= Stephen D. Dillaye =

American lawyer (1820–1884)

Stephen Devalson Dillaye (August 31, 1820 – October 3, 1884) was an American lawyer, author, and politician. In 1880, he was briefly the presidential nominee of the Union Greenback Labor Party.

==Early life and family==
Dillaye was born in 1820 in Plymouth, New York, the son of René and Clarissa Dillaye. He graduated from Harvard University in 1845 with a Bachelor of Laws degree. In 1848, he married Charlotte Malcolm, but not before executing a prenuptial agreement that later became the subject of litigation. Dillaye and Charlotte had three daughters, including Blanche, who became an artist in the school of Thomas Eakins.

==Political career==
By 1852, he was residing in New York City, where he was engaged in the practice of law. Dillaye became active in Democratic politics in the city, addressing a local convention of Manhattan Democrats in 1857. As the sectional differences that led to the Civil War grew, Dillaye joined (and was later president of) the Young Men's Democratic Union Club. He was appointed to the post of General Appraiser, a patronage position in the New York Custom House in 1856, but differences with the administration and Congressman Daniel Sickles led to his removal two years later. He wrote to Treasury Secretary Howell Cobb to protest his removal and had the letter published in New York Times, but to no avail. The bad feelings continued after Dillaye's removal from office. When he met former congressman Emanuel B. Hart, a Sickles ally, in the street later that year, the two men began to argue and Hart struck Dillaye in the head with his cane.
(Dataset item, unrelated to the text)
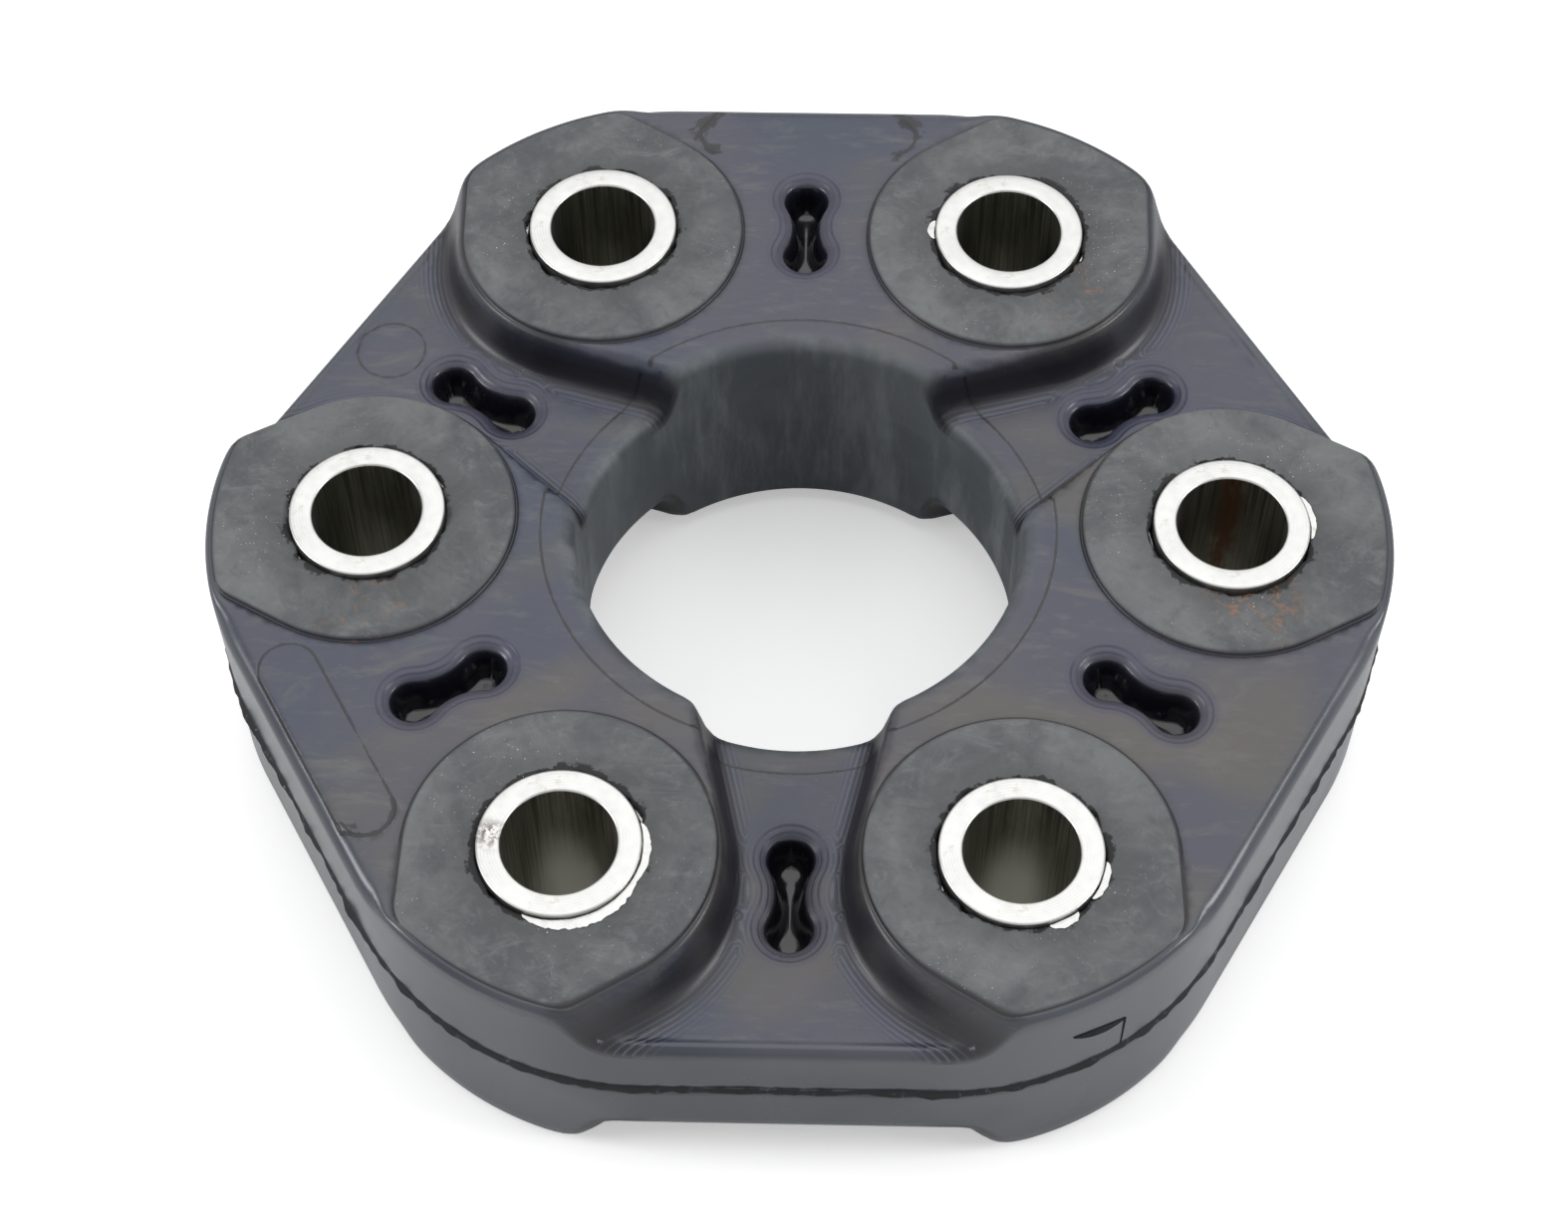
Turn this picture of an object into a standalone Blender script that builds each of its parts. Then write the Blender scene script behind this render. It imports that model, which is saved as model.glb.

The next year, 1859, Dillaye was arrested in Pittsburgh, charged with forging certificates of deposit to purchase shares of stock in a bank there. He claimed to have been an innocent victim of the deception, and his explanation convinced the bank officers; the charges were dropped and Dillaye was later elected an officer of the bank. He later published a pamphlet about the incident. The New York Times suggested that Dillaye had only been charged at all because of the machinations of his political enemies.

Dillaye continued his legal career in New York in the 1860s, including filing suit against Hart for damages from their 1858 altercation. The court eventually award Dillaye a verdict of $2,000. He returned to upstate New York and practiced law in Syracuse for several years. While there, he addressed an 1869 county convention with an argument in favor of women's suffrage. In the 1870s, Dillaye relocated to Trenton, New Jersey and worked for the Irish World as a journalist in addition to continuing his legal practice.

==Greenback politics==
His feuds with the leadership of the New York Democratic Party foreclosed any further advancement in the party, but Dillaye found a new political home in the Greenback Party. The party was a newcomer to the political scene, having arisen as a response to the economic depression that followed the Panic of 1873. During the Civil War, Congress had authorized "greenbacks," a form of money redeemable in government bonds, rather than in gold, as was traditional. After the war, many Democrats and Republicans in the East sought to return to the gold standard, withdrawing greenbacks from circulation. The reduction of currency in circulation, combined with the economic depression, made life harder for debtors, farmers, and industrial laborers; the Greenbackers hoped to draw support from these groups.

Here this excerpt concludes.